Without having to dig into any previous threads you wrote, maybe you can share "What controller" you're using?

This is a general forum for all controllers, not a specific one, so new threads likely need some reference point.


----------



## Bimmerbaz (Dec 15, 2018)

sorry about that. I am making one of Damian's DC controllers. From his github site.

If you need any other info let me know.

Cheers Barry


----------



## frodus (Apr 12, 2008)

That's good info.

What is the resistance value of the potentiometer you're using?

Does it match the value required by Damian's controller?

i.e. is it a 10k throttle, but the controller expects 5k?

How many wires go into damian's controller?

Was it a cheap chinese potbox?
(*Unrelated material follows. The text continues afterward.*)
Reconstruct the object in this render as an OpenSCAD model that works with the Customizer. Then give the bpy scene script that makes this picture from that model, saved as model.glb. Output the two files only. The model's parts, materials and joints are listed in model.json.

I had one that was wired really weird and did not work.


----------



## Bimmerbaz (Dec 15, 2018)

Hiya,

It asks for a three wire pot. I have a 5 k one from a golf cart and i have a 100k from a mobility scooter. I will try and find out what size the controller is set up for . 

Thanks Barry


----------



## Bimmerbaz (Dec 15, 2018)

Hiya, 

Think i have the answer, should be a hall effect pedal and not a throttle pot. Will get one and see what happens.

Cheers Barry


----------



## Bimmerbaz (Dec 15, 2018)

Hiya

Thank you very much for the info Jack and also thank you very much for sharing you knowledge, I have just had the 1st test of the controller and it works. I need to change the throttle and wire up the current sensor but it works .

Cheers Barry

https://photos.app.goo.gl/Gow1vJPEz2EhCGqd8


----------



## jackbauer (Jan 12, 2008)

Great to see it working. It was designed for use with a BMW E46 hall effect throttle pedal low range output such as this one :
https://www.ebay.co.uk/itm/BMW-E46-...709577&hash=item4202a7ae2e:g:pTsAAOSwxsRc~pRa


----------



## Tony Bogs (Apr 12, 2014)

Hey, nice. Looks like my LTC circuit design. 

Succes story number 2. And I haven't even started my build yet.


Yeah, it's all hardware, so you have to tweak part values to get it to work properly.


----------